In a study distributed a few weeks ago, economists Martin Neil Baily of the
University of Maryland and Robert Lawrence of Harvard University pointed out that
the four years when the credit was in full effect had the highest growth rate
of industry-funded R&D of any four-year period since 1960. They wrote: "The
pattern of R&D spending throughout the 1980s tracks rather closely the pattern
of incentives in the credit."
The R&D tax credit does reduce corporate taxes by about $1 billion per
year. However, Baily and Lawrence estimate conservatively that it increased R&D
spending by $2-3 billion per year in the early 1980s.
But in addition to hobbling the R&D tax credit, the tax system imposed
a whole new burden on R&D through a little-known regulation familiarly referred
to as 861-8. This rule required companies with foreign sales to count some of
their U.S.-based R&D as a cost of foreign production. As a result, they couldn't
count the R&D as an expense on their U.S. tax bill.
James Hines of Harvard University recently compared the R&D spending of
companies who were heavily affected by 861-8 with those less affected. He estimated
that the 861-8 provisions collected $1.2 billion per year in extra tax revenue
from 1987 to 1989, but reduced R&D spending by between $1.4 and $2.2 billion
per year.
Raising the level of R&D spending will require contributions from both
government and business. In fact, there's a natural division. Government should
focus on basic, pre-competitive, "generic" technology where no individual
firm may see a reasonable profit opportunity. Private companies should be focusing
on getting new and improved products to market.

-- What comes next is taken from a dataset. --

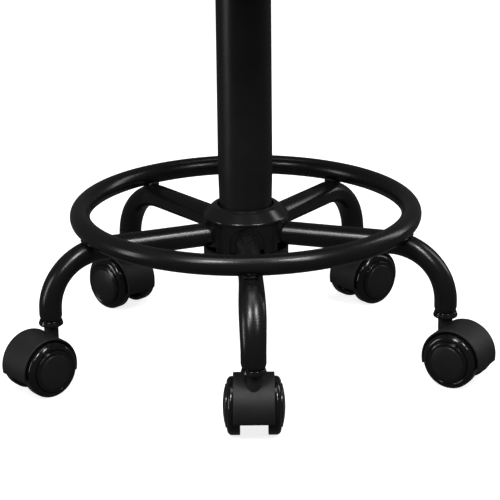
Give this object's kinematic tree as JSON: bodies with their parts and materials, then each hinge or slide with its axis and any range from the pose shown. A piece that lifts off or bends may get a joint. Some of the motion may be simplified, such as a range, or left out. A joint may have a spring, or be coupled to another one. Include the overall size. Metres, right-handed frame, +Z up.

Federal support for civilian R&D has increased by about $4 billion since
1986 (adjusted for inflation), which means that it is now back to just about where
it was in 1981, before it started declining. That's not adequate. Without spending
any extra money at all, the government could immediately start shifting $10 billion
to $15 billion from defense-related to civilian R&D.
Baily and Lawrence estimate that making the R&D tax credit permanent would
increase private R&D spending by about $5 billion annually in the next few
years. Resolving the 861-8 fiasco could increase R&D spending by another few
billion dollars.
Steps like these may seem small-time; after all, they involve only a few billion
dollars. But total U.S. spending on civilian R&D is only about $110 billion.
From 1986 to 1990, civilian-oriented R&D (both government and private) increased
by a total of only 6 percent, and any increases since then have been minimal.
A combination of shifting federal R&D money and an enlightened tax policy
might increase civilian-oriented R&D spending by say, $17 billion to $22 billion,
a rise of 15 to 20 percent. If U.S. citizens are to have top jobs in the high
technology industries of the future, and enjoy using the magical products from
those industries, they have a large stake in a resurgence in R&D spending.